# Amazon returns



## PeterT (May 11, 2022)

I'm not sure if I am fully up to speed on what might be a recent development, but thought I'd share. I had to return an item recently. Usually its been painless, click return, it prints out a Canada Post label (cost at your expense), put on package & drop at any CP outlet. This time no CP option came up, rather 2 unfamiliar options 1) drop off at Purolator depot or 2) residential pickup by Intelcom, the company that delivers. I picked #2 but may have stumbled on the fine print. I was expecting a follow-up email stating the pickup day but apparently the default is 'next business day'? Anyways I missed it, followed up with them by phone & they said they can reschedule no problem but someone has to be home between 8AM-10PM. That's not an option for me. You cannot return to Intelcom directly on your own, they are not set up like that. So I contacted Amazon customer service. Apparently they have dropped Canada Post 'because returns were not arriving in a timely manner' so that's why it no longer appears as an option. She suggested Intelcom could be contacted beforehand to coordinate logistics whereby they could pick up unattended just like they drop off unattended.

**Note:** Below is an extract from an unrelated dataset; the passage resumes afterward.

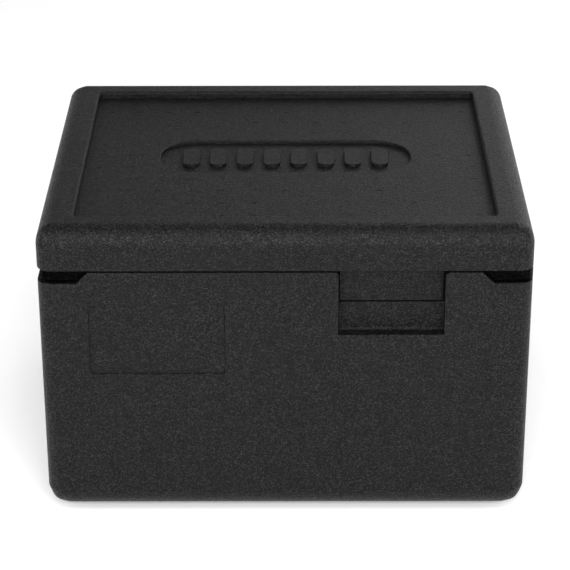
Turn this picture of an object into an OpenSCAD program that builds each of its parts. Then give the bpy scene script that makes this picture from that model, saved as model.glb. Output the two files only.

But that conflicts with what the Intelcom rep told me 'someone has to be present'.

So onto #1 for educational experience because this is kind of a pita. I had to cancel Intelcom return through Amazon & select option 1. It spits out a bar code symbol (only) to attach. It turns out Purolator drop-offs are around the city but they kind of vary between un-manned boxes which I think may have limited size openings. The 'main' shipment depots (actually linked in Amazon) in Calgary are kind of out on the fringes like at airport. Apparently Staples is a Purolator drop center via their print center, at least in Calgary. So.... I dropped it off at un-manned box downtown. Fingers crossed, see how it goes. This seems like a big pita, I'm hopeful the Intelcom pickup method was just miscommunication.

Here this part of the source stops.